[DATASET EXTRACT]:
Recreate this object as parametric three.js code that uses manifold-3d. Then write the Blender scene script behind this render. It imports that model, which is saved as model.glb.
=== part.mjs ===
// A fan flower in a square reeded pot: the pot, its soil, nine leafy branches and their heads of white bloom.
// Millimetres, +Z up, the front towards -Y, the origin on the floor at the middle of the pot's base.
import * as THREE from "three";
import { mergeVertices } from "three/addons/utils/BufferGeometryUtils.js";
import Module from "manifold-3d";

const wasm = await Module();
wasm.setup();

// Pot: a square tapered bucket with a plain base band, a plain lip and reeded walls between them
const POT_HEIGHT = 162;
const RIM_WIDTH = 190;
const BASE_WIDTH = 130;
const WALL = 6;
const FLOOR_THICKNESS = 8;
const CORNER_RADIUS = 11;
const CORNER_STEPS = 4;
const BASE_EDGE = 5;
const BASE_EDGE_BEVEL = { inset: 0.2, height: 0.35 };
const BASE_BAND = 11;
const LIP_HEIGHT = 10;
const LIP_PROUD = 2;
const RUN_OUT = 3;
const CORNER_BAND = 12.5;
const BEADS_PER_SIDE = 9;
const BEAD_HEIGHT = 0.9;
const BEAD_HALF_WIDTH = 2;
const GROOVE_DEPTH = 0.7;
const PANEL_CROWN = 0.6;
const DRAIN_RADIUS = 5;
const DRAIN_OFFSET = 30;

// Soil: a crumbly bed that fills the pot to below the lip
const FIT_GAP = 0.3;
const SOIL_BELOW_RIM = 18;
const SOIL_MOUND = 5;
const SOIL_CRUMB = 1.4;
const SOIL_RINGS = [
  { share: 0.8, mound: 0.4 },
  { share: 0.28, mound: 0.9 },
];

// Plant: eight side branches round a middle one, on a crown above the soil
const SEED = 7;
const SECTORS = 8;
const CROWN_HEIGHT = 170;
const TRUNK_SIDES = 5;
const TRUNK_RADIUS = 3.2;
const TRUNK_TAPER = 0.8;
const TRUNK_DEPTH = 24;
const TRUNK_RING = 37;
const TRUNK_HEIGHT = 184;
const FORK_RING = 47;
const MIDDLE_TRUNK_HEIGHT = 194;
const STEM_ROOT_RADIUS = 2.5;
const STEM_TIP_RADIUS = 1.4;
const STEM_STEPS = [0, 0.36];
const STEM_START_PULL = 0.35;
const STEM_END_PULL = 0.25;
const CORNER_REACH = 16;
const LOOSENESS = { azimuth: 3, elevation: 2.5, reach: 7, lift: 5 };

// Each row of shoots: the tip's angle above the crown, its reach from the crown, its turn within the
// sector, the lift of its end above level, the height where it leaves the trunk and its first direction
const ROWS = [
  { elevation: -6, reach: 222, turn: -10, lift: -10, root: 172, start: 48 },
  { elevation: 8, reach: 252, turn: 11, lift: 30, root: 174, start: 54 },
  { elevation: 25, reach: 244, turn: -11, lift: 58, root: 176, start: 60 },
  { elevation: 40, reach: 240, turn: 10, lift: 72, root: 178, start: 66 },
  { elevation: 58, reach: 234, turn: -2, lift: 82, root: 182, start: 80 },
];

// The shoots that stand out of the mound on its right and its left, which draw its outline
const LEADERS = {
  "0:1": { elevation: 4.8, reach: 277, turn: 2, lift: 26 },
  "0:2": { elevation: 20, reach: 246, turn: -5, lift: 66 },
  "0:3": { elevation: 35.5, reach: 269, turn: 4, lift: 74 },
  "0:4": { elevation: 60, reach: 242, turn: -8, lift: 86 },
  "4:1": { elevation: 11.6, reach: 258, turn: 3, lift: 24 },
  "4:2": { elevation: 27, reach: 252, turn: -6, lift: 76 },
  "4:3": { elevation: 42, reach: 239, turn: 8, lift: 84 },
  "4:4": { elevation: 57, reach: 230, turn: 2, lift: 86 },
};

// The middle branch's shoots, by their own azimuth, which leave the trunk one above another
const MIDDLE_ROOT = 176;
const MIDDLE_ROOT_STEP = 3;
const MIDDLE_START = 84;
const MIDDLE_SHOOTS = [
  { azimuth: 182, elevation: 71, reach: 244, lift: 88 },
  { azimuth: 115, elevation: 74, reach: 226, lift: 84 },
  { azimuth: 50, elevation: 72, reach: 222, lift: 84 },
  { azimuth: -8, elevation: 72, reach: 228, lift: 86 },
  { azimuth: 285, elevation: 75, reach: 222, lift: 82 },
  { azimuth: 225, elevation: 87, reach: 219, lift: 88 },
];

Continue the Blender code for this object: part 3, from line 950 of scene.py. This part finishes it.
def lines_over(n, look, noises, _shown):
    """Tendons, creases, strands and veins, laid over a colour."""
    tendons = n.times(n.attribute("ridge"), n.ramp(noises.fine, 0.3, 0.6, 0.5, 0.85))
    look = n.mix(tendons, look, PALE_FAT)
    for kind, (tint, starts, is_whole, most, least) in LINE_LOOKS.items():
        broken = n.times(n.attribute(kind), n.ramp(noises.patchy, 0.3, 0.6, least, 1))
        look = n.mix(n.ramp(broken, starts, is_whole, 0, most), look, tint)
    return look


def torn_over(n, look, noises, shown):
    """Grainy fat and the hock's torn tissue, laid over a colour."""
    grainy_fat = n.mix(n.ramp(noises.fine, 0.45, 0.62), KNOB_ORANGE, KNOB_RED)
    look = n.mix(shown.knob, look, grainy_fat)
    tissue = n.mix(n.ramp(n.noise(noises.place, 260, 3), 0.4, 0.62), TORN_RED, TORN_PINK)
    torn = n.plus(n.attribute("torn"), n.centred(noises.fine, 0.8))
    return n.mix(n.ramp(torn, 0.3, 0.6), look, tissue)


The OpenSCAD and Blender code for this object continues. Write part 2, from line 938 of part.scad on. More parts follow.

[EXERCISE GOAL]:
Reproduce the records above exactly.

[TASK RESULT]:
Recreate this object as parametric three.js code that uses manifold-3d. Then write the Blender scene script behind this render. It imports that model, which is saved as model.glb.
=== part.mjs ===
// A fan flower in a square reeded pot: the pot, its soil, nine leafy branches and their heads of white bloom.
// Millimetres, +Z up, the front towards -Y, the origin on the floor at the middle of the pot's base.
import * as THREE from "three";
import { mergeVertices } from "three/addons/utils/BufferGeometryUtils.js";
import Module from "manifold-3d";

const wasm = await Module();
wasm.setup();

// Pot: a square tapered bucket with a plain base band, a plain lip and reeded walls between them
const POT_HEIGHT = 162;
const RIM_WIDTH = 190;
const BASE_WIDTH = 130;
const WALL = 6;
const FLOOR_THICKNESS = 8;
const CORNER_RADIUS = 11;
const CORNER_STEPS = 4;
const BASE_EDGE = 5;
const BASE_EDGE_BEVEL = { inset: 0.2, height: 0.35 };
const BASE_BAND = 11;
const LIP_HEIGHT = 10;
const LIP_PROUD = 2;
const RUN_OUT = 3;
const CORNER_BAND = 12.5;
const BEADS_PER_SIDE = 9;
const BEAD_HEIGHT = 0.9;
const BEAD_HALF_WIDTH = 2;
const GROOVE_DEPTH = 0.7;
const PANEL_CROWN = 0.6;
const DRAIN_RADIUS = 5;
const DRAIN_OFFSET = 30;

// Soil: a crumbly bed that fills the pot to below the lip
const FIT_GAP = 0.3;
const SOIL_BELOW_RIM = 18;
const SOIL_MOUND = 5;
const SOIL_CRUMB = 1.4;
const SOIL_RINGS = [
  { share: 0.8, mound: 0.4 },
  { share: 0.28, mound: 0.9 },
];

// Plant: eight side branches round a middle one, on a crown above the soil
const SEED = 7;
const SECTORS = 8;
const CROWN_HEIGHT = 170;
const TRUNK_SIDES = 5;
const TRUNK_RADIUS = 3.2;
const TRUNK_TAPER = 0.8;
const TRUNK_DEPTH = 24;
const TRUNK_RING = 37;
const TRUNK_HEIGHT = 184;
const FORK_RING = 47;
const MIDDLE_TRUNK_HEIGHT = 194;
const STEM_ROOT_RADIUS = 2.5;
const STEM_TIP_RADIUS = 1.4;
const STEM_STEPS = [0, 0.36];
const STEM_START_PULL = 0.35;
const STEM_END_PULL = 0.25;
const CORNER_REACH = 16;
const LOOSENESS = { azimuth: 3, elevation: 2.5, reach: 7, lift: 5 };

// Each row of shoots: the tip's angle above the crown, its reach from the crown, its turn within the
// sector, the lift of its end above level, the height where it leaves the trunk and its first direction
const ROWS = [
  { elevation: -6, reach: 222, turn: -10, lift: -10, root: 172, start: 48 },
  { elevation: 8, reach: 252, turn: 11, lift: 30, root: 174, start: 54 },
  { elevation: 25, reach: 244, turn: -11, lift: 58, root: 176, start: 60 },
  { elevation: 40, reach: 240, turn: 10, lift: 72, root: 178, start: 66 },
  { elevation: 58, reach: 234, turn: -2, lift: 82, root: 182, start: 80 },
];

// The shoots that stand out of the mound on its right and its left, which draw its outline
const LEADERS = {
  "0:1": { elevation: 4.8, reach: 277, turn: 2, lift: 26 },
  "0:2": { elevation: 20, reach: 246, turn: -5, lift: 66 },
  "0:3": { elevation: 35.5, reach: 269, turn: 4, lift: 74 },
  "0:4": { elevation: 60, reach: 242, turn: -8, lift: 86 },
  "4:1": { elevation: 11.6, reach: 258, turn: 3, lift: 24 },
  "4:2": { elevation: 27, reach: 252, turn: -6, lift: 76 },
  "4:3": { elevation: 42, reach: 239, turn: 8, lift: 84 },
  "4:4": { elevation: 57, reach: 230, turn: 2, lift: 86 },
};

// The middle branch's shoots, by their own azimuth, which leave the trunk one above another
const MIDDLE_ROOT = 176;
const MIDDLE_ROOT_STEP = 3;
const MIDDLE_START = 84;
const MIDDLE_SHOOTS = [
  { azimuth: 182, elevation: 71, reach: 244, lift: 88 },
  { azimuth: 115, elevation: 74, reach: 226, lift: 84 },
  { azimuth: 50, elevation: 72, reach: 222, lift: 84 },
  { azimuth: -8, elevation: 72, reach: 228, lift: 86 },
  { azimuth: 285, elevation: 75, reach: 222, lift: 82 },
  { azimuth: 225, elevation: 87, reach: 219, lift: 88 },
];

Continue the Blender code for this object: part 3, from line 950 of scene.py. This part finishes it.
def lines_over(n, look, noises, _shown):
    """Tendons, creases, strands and veins, laid over a colour."""
    tendons = n.times(n.attribute("ridge"), n.ramp(noises.fine, 0.3, 0.6, 0.5, 0.85))
    look = n.mix(tendons, look, PALE_FAT)
    for kind, (tint, starts, is_whole, most, least) in LINE_LOOKS.items():
        broken = n.times(n.attribute(kind), n.ramp(noises.patchy, 0.3, 0.6, least, 1))
        look = n.mix(n.ramp(broken, starts, is_whole, 0, most), look, tint)
    return look


def torn_over(n, look, noises, shown):
    """Grainy fat and the hock's torn tissue, laid over a colour."""
    grainy_fat = n.mix(n.ramp(noises.fine, 0.45, 0.62), KNOB_ORANGE, KNOB_RED)
    look = n.mix(shown.knob, look, grainy_fat)
    tissue = n.mix(n.ramp(n.noise(noises.place, 260, 3), 0.4, 0.62), TORN_RED, TORN_PINK)
    torn = n.plus(n.attribute("torn"), n.centred(noises.fine, 0.8))
    return n.mix(n.ramp(torn, 0.3, 0.6), look, tissue)


The OpenSCAD and Blender code for this object continues. Write part 2, from line 938 of part.scad on. More parts follow.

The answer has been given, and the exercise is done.